Dans le carré de tête des partis marocains, l’Istiqlal voit ses chances de remporter l’élection s’affirmer de jour en jour. Le soleil brille au-dessus de sa tête et les autres, comme des tournesols, suivent. Le parti pourra même triompher avec gloire bien qu’il puisse vaincre sans péril. En effet, le PJD est usé et requiert une pause gouvernementale bien méritée, le PAM se cherche encore et encore sans jamais se trouver, et le RNI, dirigé à la manière d’une entreprise, est vraiment le seul à croire en ses chances.
 

Mais que ferait l’Istiqlal s’il conquiert la pole position en cette soirée bénie du 8 septembre ? Il a le choix entre investir l’Histoire par la grande porte, en élargissant ses choix gouvernementaux, en puisant dans la société civile, en cherchant les talents là où ils prospèrent… ou s’enfoncer dans les oubliettes de la politique en faisant du favoritisme sa loi et du clanisme une politique de mauvais aloi. On dit Nizar Baraka trop lisse pour affronter ses commensaux du Comex ; certes… mais avec le temps, des aspérités sont apparues dans cette carapace tout en rondeurs. L’homme a appris à mordre et à faire mordre la poussière.

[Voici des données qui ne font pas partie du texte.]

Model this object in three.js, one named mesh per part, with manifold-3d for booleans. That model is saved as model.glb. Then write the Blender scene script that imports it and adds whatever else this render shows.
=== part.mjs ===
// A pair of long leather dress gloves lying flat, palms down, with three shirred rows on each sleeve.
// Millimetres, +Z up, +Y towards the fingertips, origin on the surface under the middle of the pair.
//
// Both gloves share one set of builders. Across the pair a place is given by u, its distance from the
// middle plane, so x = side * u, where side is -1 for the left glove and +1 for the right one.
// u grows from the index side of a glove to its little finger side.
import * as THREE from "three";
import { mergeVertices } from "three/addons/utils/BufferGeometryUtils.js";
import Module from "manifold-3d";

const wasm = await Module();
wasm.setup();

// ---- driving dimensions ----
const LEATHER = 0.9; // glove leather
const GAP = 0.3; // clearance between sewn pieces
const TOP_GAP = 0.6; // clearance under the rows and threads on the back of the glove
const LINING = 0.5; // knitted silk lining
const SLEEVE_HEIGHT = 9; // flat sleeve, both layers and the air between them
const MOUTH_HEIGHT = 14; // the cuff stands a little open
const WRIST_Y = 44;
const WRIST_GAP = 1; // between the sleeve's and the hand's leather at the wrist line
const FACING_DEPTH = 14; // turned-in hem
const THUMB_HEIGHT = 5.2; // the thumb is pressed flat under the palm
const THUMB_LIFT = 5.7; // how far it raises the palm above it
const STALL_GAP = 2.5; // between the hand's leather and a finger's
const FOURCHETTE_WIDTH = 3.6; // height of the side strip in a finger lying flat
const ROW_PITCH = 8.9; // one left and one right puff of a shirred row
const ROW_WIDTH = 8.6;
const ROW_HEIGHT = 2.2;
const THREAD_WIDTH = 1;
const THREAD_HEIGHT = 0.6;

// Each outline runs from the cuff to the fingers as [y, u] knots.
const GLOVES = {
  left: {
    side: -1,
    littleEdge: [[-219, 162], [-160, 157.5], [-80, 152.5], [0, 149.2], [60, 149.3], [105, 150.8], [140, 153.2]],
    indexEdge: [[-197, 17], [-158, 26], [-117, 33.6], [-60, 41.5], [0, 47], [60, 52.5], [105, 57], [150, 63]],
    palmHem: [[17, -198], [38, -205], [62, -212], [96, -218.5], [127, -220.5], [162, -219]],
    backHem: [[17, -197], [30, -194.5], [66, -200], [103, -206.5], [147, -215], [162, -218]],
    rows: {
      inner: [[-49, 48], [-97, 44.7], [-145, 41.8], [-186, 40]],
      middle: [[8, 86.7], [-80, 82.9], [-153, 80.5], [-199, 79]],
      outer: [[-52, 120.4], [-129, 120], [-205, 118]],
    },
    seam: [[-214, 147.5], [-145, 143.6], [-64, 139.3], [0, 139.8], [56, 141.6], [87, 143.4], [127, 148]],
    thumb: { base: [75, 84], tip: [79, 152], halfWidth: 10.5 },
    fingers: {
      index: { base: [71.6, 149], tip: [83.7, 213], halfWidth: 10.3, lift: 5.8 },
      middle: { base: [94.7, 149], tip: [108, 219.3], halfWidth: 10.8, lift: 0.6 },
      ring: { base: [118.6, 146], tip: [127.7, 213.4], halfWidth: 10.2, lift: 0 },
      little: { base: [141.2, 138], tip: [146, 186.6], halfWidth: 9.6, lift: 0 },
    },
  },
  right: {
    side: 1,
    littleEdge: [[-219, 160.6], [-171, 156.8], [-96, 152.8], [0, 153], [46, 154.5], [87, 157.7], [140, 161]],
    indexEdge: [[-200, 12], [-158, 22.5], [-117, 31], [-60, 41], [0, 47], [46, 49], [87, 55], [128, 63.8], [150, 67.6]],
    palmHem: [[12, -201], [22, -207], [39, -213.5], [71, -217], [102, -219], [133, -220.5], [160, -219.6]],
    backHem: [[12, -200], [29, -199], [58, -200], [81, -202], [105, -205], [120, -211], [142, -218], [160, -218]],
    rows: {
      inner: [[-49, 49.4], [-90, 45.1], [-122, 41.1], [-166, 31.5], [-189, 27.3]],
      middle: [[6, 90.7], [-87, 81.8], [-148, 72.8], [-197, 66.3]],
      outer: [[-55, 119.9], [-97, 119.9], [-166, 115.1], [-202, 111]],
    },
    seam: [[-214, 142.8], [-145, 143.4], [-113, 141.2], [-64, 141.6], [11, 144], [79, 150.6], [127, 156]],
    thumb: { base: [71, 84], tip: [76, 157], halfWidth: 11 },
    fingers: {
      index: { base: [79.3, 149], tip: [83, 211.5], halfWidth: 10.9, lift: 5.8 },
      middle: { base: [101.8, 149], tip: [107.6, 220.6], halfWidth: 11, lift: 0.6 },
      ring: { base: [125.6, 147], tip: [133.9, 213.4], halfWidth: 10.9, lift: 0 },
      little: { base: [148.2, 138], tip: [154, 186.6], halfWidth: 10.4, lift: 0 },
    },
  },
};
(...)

Le reste est une question de chance, de présence et d’assistance…
 

Dans l’intervalle, et dans l’attente aussi d’accéder peut-être à la chefferie du gouvernement, Nizar Baraka peut piaffer d’impatience en fredonnant « la vie en rose » de Piaf : « Un grand bonheur qui prend sa place… Des ennuis, des chagrins s'effacent… Heureux, heureux à en mourir ».

Il faut juste que les gros bras faussement amis et aux accents méridionaux relâchent leur étreinte.